VOLATILE MEMORY 112 is any type of volatile memory now known or to be developed in the future. Examples include dynamic type random access memory (RAM) or static type RAM. Typically, the volatile memory is characterized by random access, but this is not required unless affirmatively indicated. In computer 101, the volatile memory 112 is located in a single package and is internal to computer 101, but, alternatively or additionally, the volatile memory may be distributed over multiple packages and/or located externally with respect to computer 101.
PERSISTENT STORAGE 113 is any form of non-volatile storage for computers that is now known or to be developed in the future. The non-volatility of this storage means that the stored data is maintained regardless of whether power is being supplied to computer 101 and/or directly to persistent storage 113. Persistent storage 113 may be a read only memory (ROM), but typically at least a portion of the persistent storage allows writing of data, deletion of data and re-writing of data. Some familiar forms of persistent storage include magnetic disks and solid-state storage devices. Operating system 122 may take several forms, such as various known proprietary operating systems or open-source Portable Operating System Interface type operating systems that employ a kernel. The code included in block 200 typically includes at least some of the computer code involved in performing the inventive methods.

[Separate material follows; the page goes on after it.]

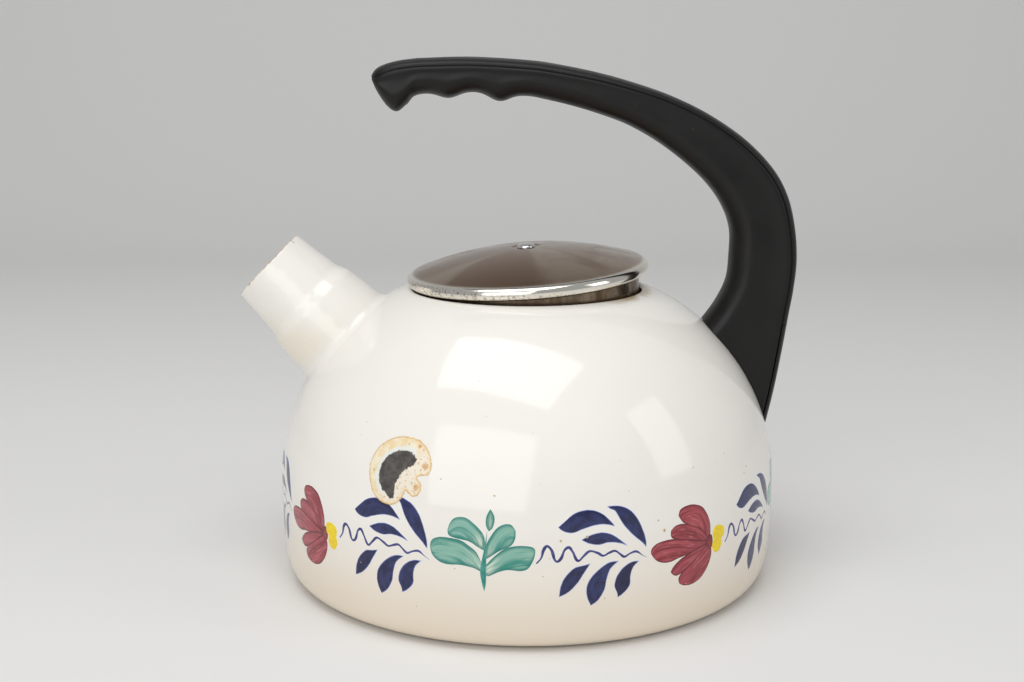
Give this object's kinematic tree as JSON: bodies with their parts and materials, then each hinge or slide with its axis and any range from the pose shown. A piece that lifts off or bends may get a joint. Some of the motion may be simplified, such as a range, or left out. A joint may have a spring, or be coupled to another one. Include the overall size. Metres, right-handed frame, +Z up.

PERIPHERAL DEVICE SET 114 includes the set of peripheral devices of computer 101. Data communication connections between the peripheral devices and the other components of computer 101 may be implemented in various ways, such as Bluetooth connections, Near-Field Communication (NFC) connections, connections made by cables (such as universal serial bus (USB) type cables), insertion type connections (for example, secure digital (SD) card), connections made through local area communication networks and even connections made through wide area networks such as the internet. In various embodiments, UI device set 123 may include components such as a display screen, speaker, microphone, wearable devices (such as goggles and smart watches), keyboard, mouse, printer, touchpad, game controllers, and haptic devices. Storage 124 is external storage, such as an external hard drive, or insertable storage, such as an SD card. Storage 124 may be persistent and/or volatile. In some embodiments, storage 124 may take the form of a quantum computing storage device for storing data in the form of qubits. In embodiments where computer 101 is required to have a large amount of storage (for example, where computer 101 locally stores and manages a large database) then this storage may be provided by peripheral storage devices designed for storing very large amounts of data, such as a storage area network (SAN) that is shared by multiple, geographically distributed computers. IoT sensor set 125 is made up of sensors that can be used in Internet of Things applications. For example, one sensor may be a thermometer and another sensor may be a motion detector.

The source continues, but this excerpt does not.